### Data segment
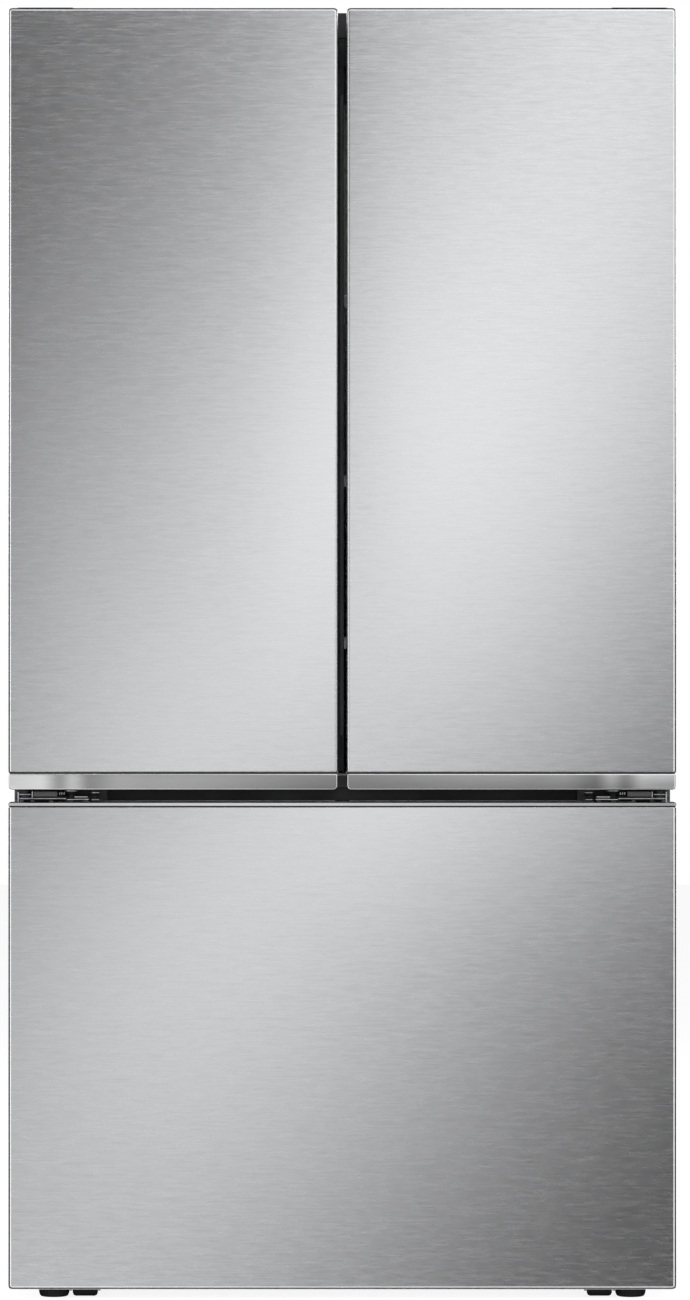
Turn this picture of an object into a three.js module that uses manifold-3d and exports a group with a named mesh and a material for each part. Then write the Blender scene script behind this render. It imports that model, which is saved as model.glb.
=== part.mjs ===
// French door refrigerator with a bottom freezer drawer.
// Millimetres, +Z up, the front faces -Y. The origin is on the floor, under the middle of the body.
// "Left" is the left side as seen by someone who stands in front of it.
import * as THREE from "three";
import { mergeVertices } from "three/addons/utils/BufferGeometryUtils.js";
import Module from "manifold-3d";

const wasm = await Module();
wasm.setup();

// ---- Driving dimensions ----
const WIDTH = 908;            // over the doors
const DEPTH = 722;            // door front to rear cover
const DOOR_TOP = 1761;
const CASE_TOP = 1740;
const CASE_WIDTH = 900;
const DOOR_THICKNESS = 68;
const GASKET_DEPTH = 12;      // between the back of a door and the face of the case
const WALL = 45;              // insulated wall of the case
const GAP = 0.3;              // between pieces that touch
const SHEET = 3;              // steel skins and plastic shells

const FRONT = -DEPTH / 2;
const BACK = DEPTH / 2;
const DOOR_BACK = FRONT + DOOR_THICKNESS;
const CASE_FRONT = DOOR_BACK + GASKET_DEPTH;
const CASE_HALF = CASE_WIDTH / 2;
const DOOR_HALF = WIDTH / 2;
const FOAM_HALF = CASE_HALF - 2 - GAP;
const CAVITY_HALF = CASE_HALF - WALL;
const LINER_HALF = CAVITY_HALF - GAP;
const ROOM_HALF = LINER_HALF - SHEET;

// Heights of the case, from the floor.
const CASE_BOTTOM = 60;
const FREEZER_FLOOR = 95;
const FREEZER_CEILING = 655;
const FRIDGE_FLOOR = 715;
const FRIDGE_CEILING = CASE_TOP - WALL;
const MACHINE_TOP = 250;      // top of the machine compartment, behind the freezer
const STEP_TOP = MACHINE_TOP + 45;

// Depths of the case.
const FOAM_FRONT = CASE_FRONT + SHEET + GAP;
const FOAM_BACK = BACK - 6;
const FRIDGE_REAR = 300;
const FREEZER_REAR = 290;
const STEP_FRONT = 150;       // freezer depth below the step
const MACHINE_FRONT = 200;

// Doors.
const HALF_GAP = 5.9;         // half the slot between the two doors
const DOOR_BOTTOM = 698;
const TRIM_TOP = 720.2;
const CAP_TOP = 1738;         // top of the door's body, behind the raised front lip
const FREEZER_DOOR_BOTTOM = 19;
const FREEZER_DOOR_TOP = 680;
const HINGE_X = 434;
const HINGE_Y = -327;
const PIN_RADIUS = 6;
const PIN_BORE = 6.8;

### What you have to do
Beginning at the top of the data, please return every line until and including the line containing "const SHEET = 3;", copied exactly, and nothing past it.

### Response below
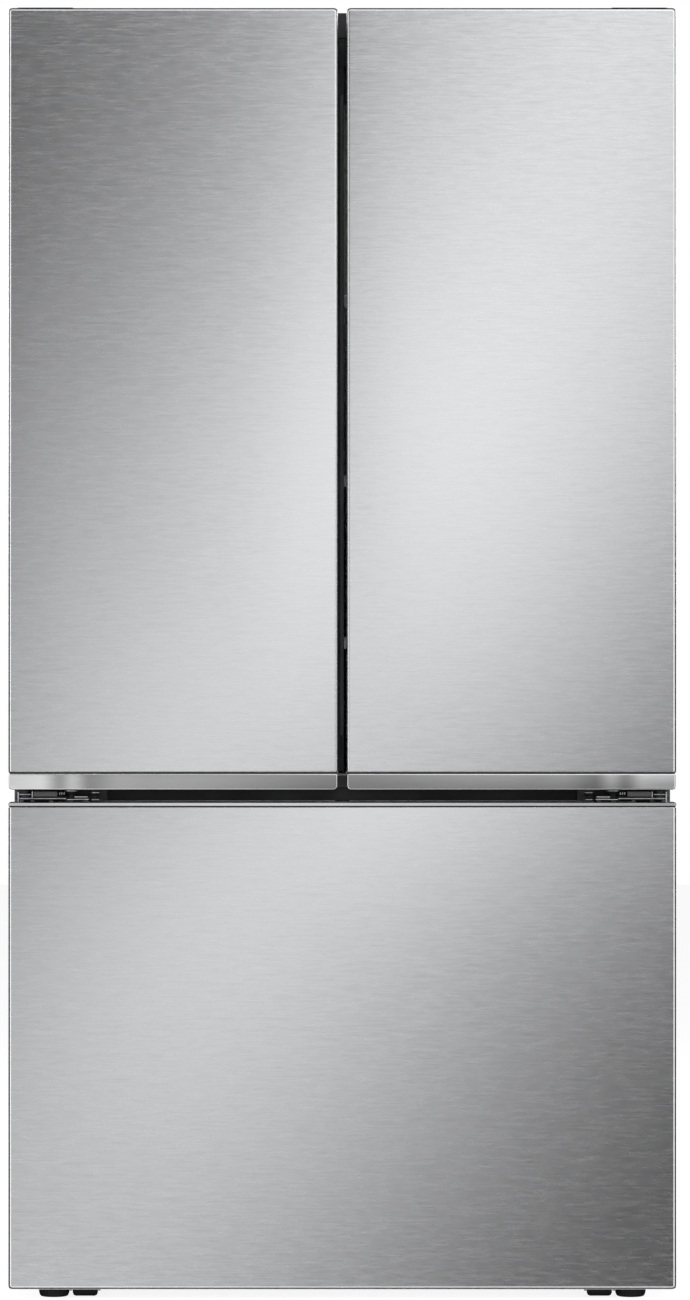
Turn this picture of an object into a three.js module that uses manifold-3d and exports a group with a named mesh and a material for each part. Then write the Blender scene script behind this render. It imports that model, which is saved as model.glb.
=== part.mjs ===
// French door refrigerator with a bottom freezer drawer.
// Millimetres, +Z up, the front faces -Y. The origin is on the floor, under the middle of the body.
// "Left" is the left side as seen by someone who stands in front of it.
import * as THREE from "three";
import { mergeVertices } from "three/addons/utils/BufferGeometryUtils.js";
import Module from "manifold-3d";

const wasm = await Module();
wasm.setup();

// ---- Driving dimensions ----
const WIDTH = 908;            // over the doors
const DEPTH = 722;            // door front to rear cover
const DOOR_TOP = 1761;
const CASE_TOP = 1740;
const CASE_WIDTH = 900;
const DOOR_THICKNESS = 68;
const GASKET_DEPTH = 12;      // between the back of a door and the face of the case
const WALL = 45;              // insulated wall of the case
const GAP = 0.3;              // between pieces that touch
const SHEET = 3;              // steel skins and plastic shells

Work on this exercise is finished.